Avec Nellie Taraba Wallberg classée 13ᵉ et Lea Nilsson 24ᵉ au classement mondial junior chez les filles, tandis que William Rejchtman Vinciguerra est 34ᵉ et Ludvig Hede 50ᵉ chez les garçons, il y a tout de même l’espoir de voir renaître ce géant scandinave du tennis.
Cependant, pour que cela se produise, le tennis suédois doit mettre en place une meilleure structure concernant les programmes à proposer lors du passage des joueurs du circuit junior au circuit senior.

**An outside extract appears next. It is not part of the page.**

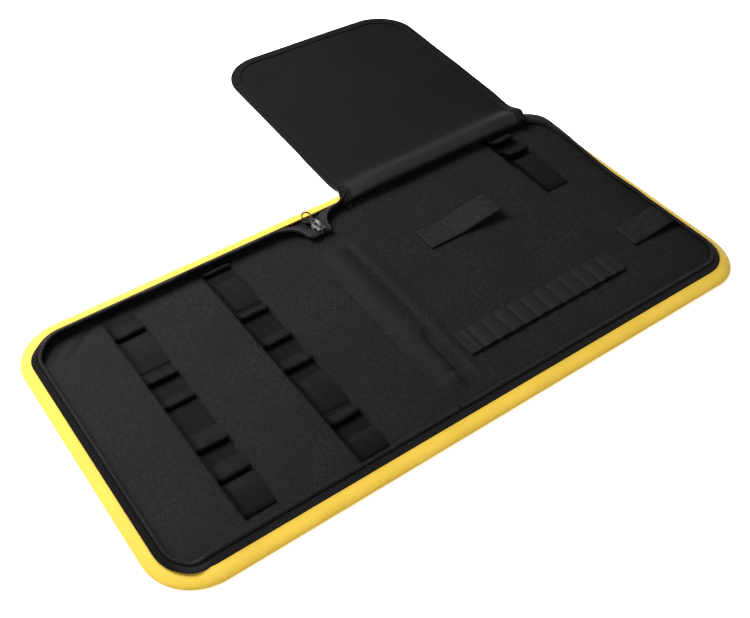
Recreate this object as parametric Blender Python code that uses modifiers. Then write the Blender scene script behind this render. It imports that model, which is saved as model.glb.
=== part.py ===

Un plan fait défaut pour la transition vers le circuit senior
"Nous avons des juniors prometteurs, aussi bien chez les filles que chez les garçons, mais nous n’avons pas réussi à les amener à la phase suivante, celle des joueurs du Top 100. Le problème, c’est que nous sommes un pays relativement vaste avec de nombreux clubs proposant des programmes de compétition, ce qui est positif, mais la qualité n’est pas suffisante pour préparer les jeunes à la prochaine étape. Les clubs doivent clarifier les options et les parcours pour les jeunes joueurs, et il nous faut un meilleur plan sur ce que les programmes destinés aux jeunes doivent apporter. Les joueurs ne paient en réalité pas beaucoup pour s’entraîner en Suède, car soit l’entraînement est réduit, soit il est gratuit. À l’étranger, c’est différent : les parents ou les joueurs savent qu’il faut investir pour devenir un grand joueur."
"À l’étranger, il y a une vision plus claire de ce que doivent contenir les programmes et de l’engagement attendu du joueur. C’est pourquoi, en Suède, le passage du statut de junior à celui de joueur sur le circuit est un immense saut", conclut Aspelin.